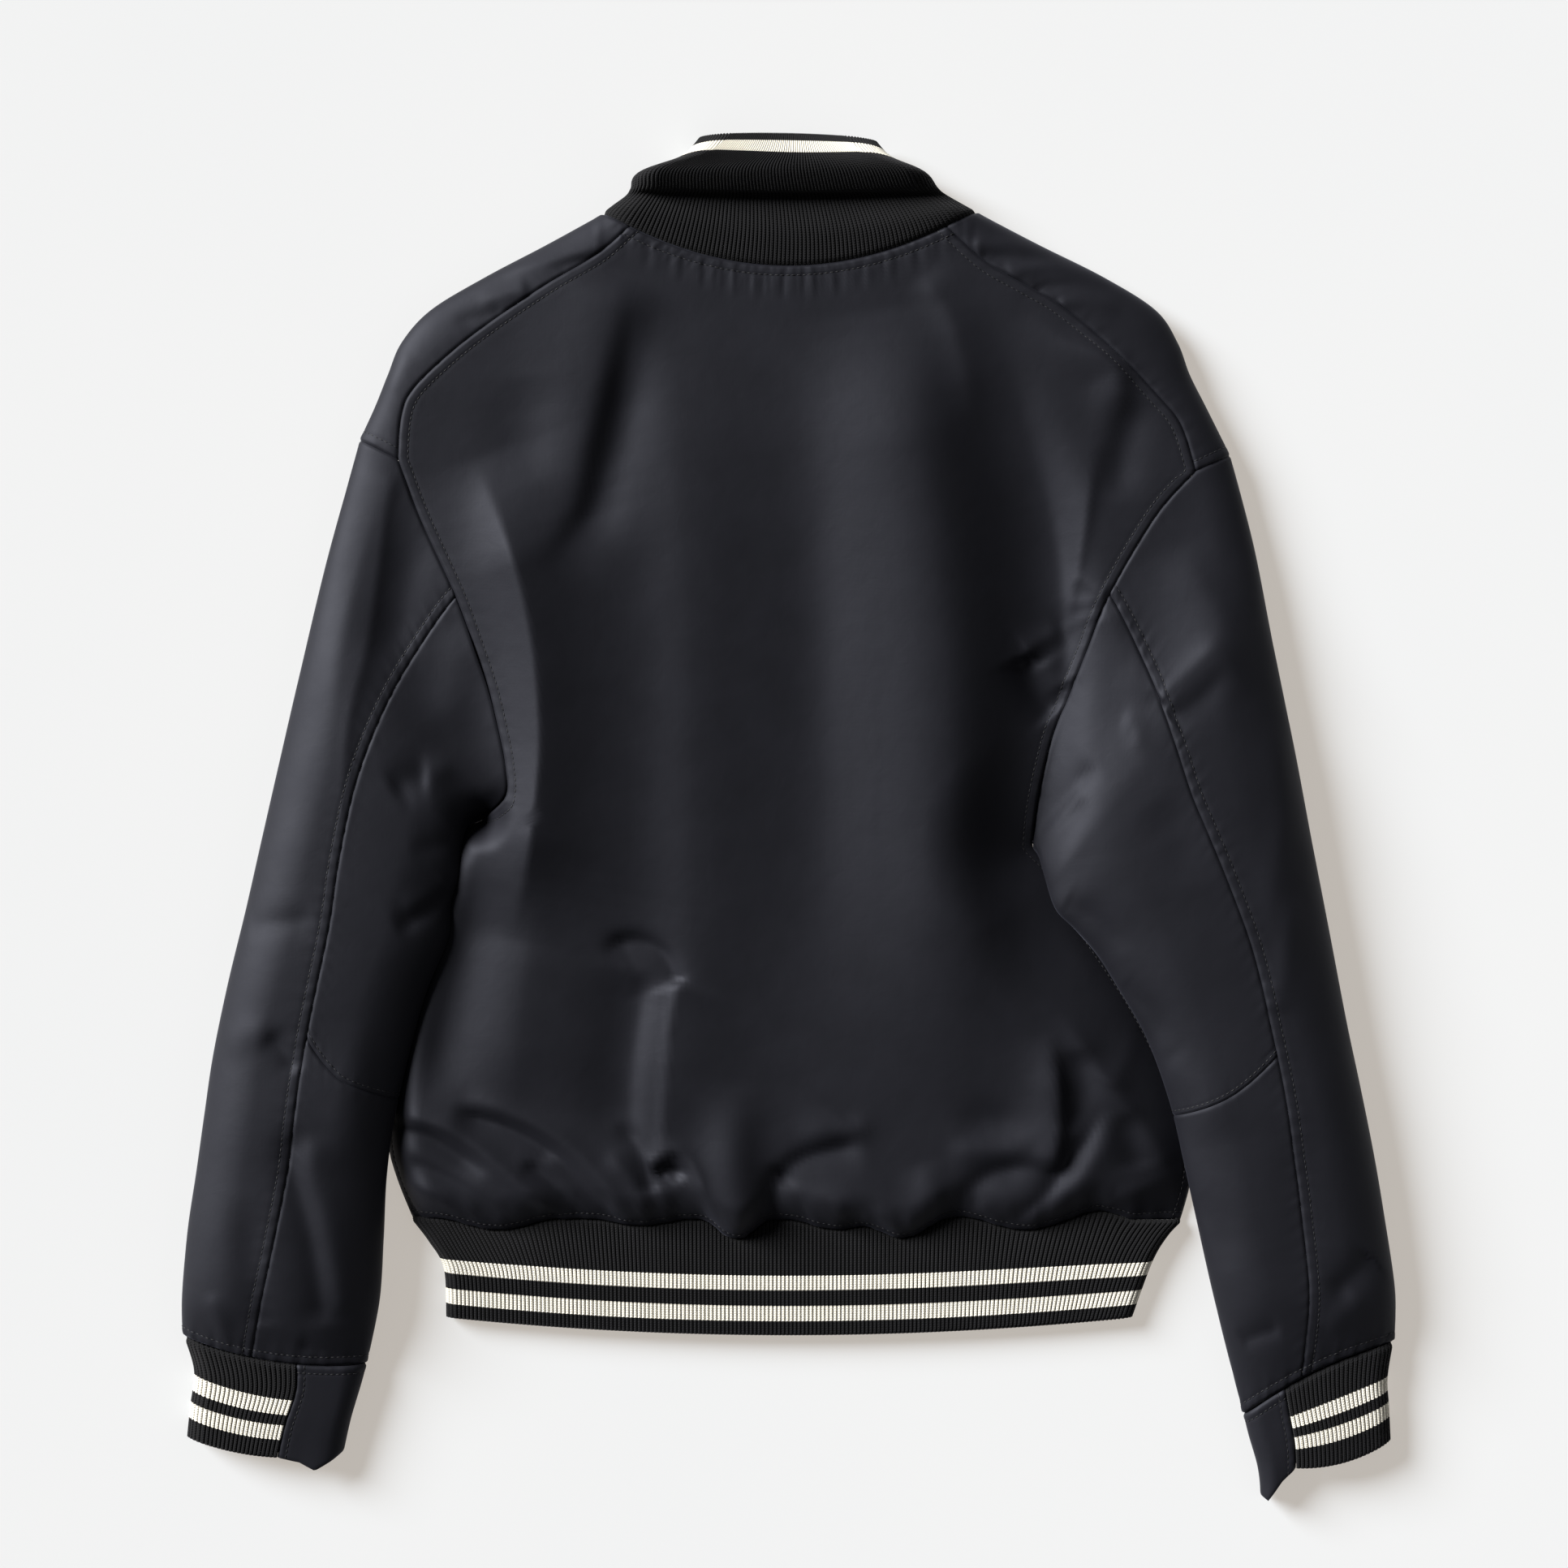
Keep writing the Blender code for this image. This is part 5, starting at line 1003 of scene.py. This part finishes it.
def lay_cloth(node, surface, u_span, v_span, seams, turn, step=None, hidden=None, seed=0.0):
    """One cut piece of nylon over its solid, with the work of its seams and its stitches."""
    settings = bpy.context.scene.jacket
    step = step or settings.mesh_step
    u, v = even_grid(surface, u_span, v_span, seams, step, hidden)
    points = surface(u, v)
    normals = grid_normals(points, turn)
    gaps = border_gaps(points)
    rise = np.zeros(u.shape)
    for number, (border, seam) in enumerate(seams.items()):
        gap, run = gaps[border]
        rise = rise + seam_rise(seam, gap, run, seed + 1.7 * number)
    points = points + normals * rise[..., None]
    points[..., 2] = np.maximum(points[..., 2], 0.0)
    uv = np.stack([running_length(points, 1), running_length(points, 0)], axis=-1)
    piece = add_piece(f"{node}_cloth", mesh_from_grid(node, points, turn, uv),
                      nylon_finish(), [node])
    thicken(piece, settings.cloth_thickness)
    normals = grid_normals(points, turn)
    lines = [stitch_line(border, gaps[border][0], points, normals, seam.stitch * MM)
             for border, seam in seams.items() if seam.stitch]
    others = []
    if lines:
        others = [sew_stitches(f"{node}_stitches", lines, thread_finish(), settings)]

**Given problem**
Extract the full listing above without alteration.

**Exercise response**
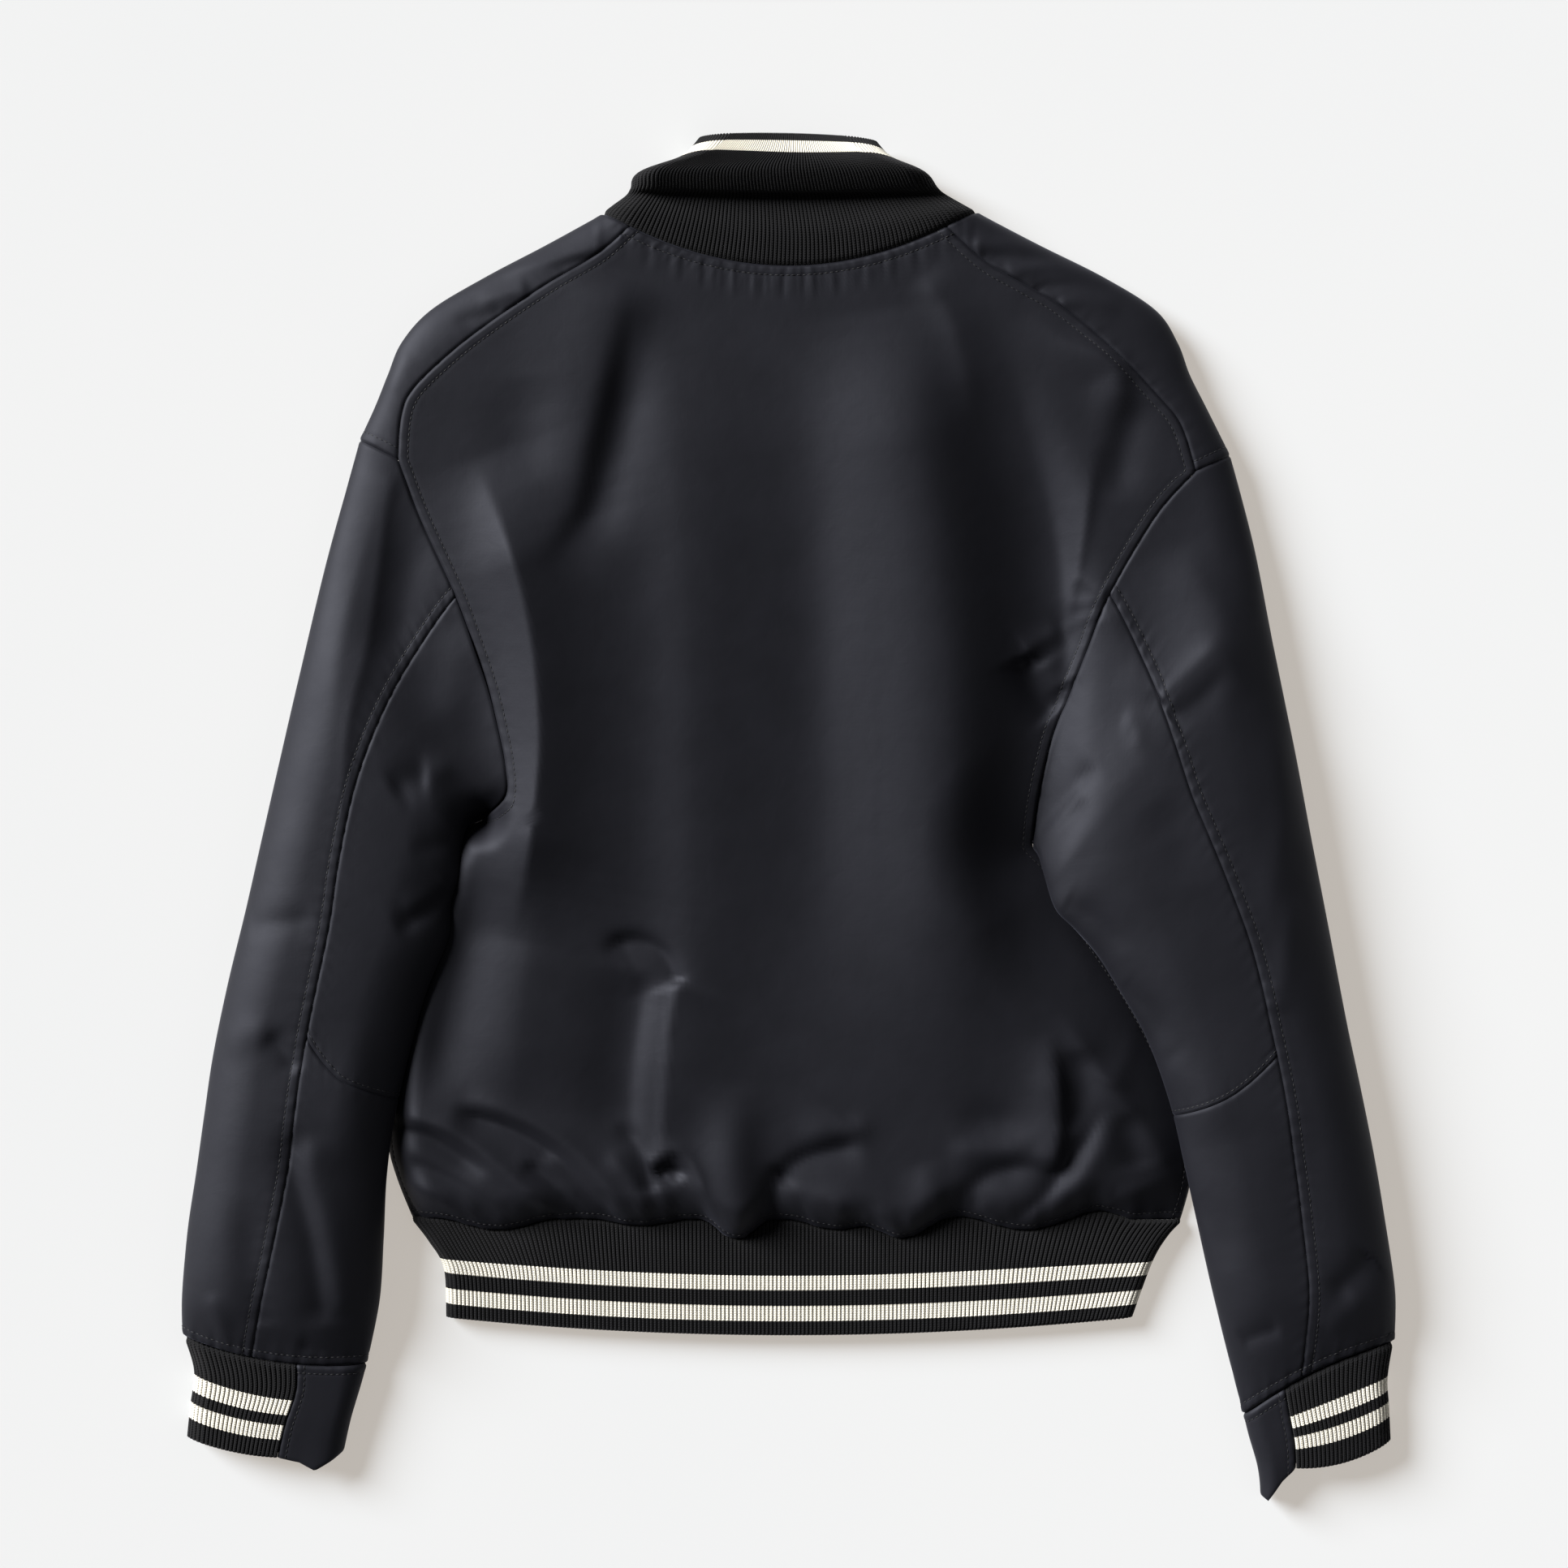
Keep writing the Blender code for this image. This is part 5, starting at line 1003 of scene.py. This part finishes it.
def lay_cloth(node, surface, u_span, v_span, seams, turn, step=None, hidden=None, seed=0.0):
    """One cut piece of nylon over its solid, with the work of its seams and its stitches."""
    settings = bpy.context.scene.jacket
    step = step or settings.mesh_step
    u, v = even_grid(surface, u_span, v_span, seams, step, hidden)
    points = surface(u, v)
    normals = grid_normals(points, turn)
    gaps = border_gaps(points)
    rise = np.zeros(u.shape)
    for number, (border, seam) in enumerate(seams.items()):
        gap, run = gaps[border]
        rise = rise + seam_rise(seam, gap, run, seed + 1.7 * number)
    points = points + normals * rise[..., None]
    points[..., 2] = np.maximum(points[..., 2], 0.0)
    uv = np.stack([running_length(points, 1), running_length(points, 0)], axis=-1)
    piece = add_piece(f"{node}_cloth", mesh_from_grid(node, points, turn, uv),
                      nylon_finish(), [node])
    thicken(piece, settings.cloth_thickness)
    normals = grid_normals(points, turn)
    lines = [stitch_line(border, gaps[border][0], points, normals, seam.stitch * MM)
             for border, seam in seams.items() if seam.stitch]
    others = []
    if lines:
        others = [sew_stitches(f"{node}_stitches", lines, thread_finish(), settings)]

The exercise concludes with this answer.